------ GIVEN MATERIAL
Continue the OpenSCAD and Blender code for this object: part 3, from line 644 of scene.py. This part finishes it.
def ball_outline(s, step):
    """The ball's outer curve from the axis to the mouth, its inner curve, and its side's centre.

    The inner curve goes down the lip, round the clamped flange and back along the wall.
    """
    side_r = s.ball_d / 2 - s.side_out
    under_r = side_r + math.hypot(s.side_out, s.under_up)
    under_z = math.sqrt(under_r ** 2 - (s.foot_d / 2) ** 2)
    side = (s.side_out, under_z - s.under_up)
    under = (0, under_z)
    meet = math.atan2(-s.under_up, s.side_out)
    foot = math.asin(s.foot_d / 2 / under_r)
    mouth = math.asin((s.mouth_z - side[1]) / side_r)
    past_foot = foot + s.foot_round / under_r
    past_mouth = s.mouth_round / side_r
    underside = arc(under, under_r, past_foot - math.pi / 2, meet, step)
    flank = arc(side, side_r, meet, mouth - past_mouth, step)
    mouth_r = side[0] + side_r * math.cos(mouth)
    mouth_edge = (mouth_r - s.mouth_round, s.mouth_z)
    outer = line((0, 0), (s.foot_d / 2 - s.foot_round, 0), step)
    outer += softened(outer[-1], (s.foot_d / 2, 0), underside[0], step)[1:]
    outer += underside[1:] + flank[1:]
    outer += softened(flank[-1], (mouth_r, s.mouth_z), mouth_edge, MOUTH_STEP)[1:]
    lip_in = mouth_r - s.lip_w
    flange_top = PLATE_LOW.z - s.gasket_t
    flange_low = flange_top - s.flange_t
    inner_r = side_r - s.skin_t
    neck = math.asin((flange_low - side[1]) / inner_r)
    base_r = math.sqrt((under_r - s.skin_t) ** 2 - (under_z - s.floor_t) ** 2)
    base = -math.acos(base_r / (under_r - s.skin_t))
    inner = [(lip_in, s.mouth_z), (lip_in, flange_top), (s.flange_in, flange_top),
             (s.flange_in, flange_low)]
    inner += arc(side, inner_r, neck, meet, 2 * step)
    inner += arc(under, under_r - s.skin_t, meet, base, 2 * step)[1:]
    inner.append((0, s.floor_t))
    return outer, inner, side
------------
WHAT IS EXPECTED: Lines from the beginning of the data above through the line containing "its side's centre." are to be returned exactly, and no others.

SOLUTION TO THIS PROBLEM:
Continue the OpenSCAD and Blender code for this object: part 3, from line 644 of scene.py. This part finishes it.
def ball_outline(s, step):
    """The ball's outer curve from the axis to the mouth, its inner curve, and its side's centre.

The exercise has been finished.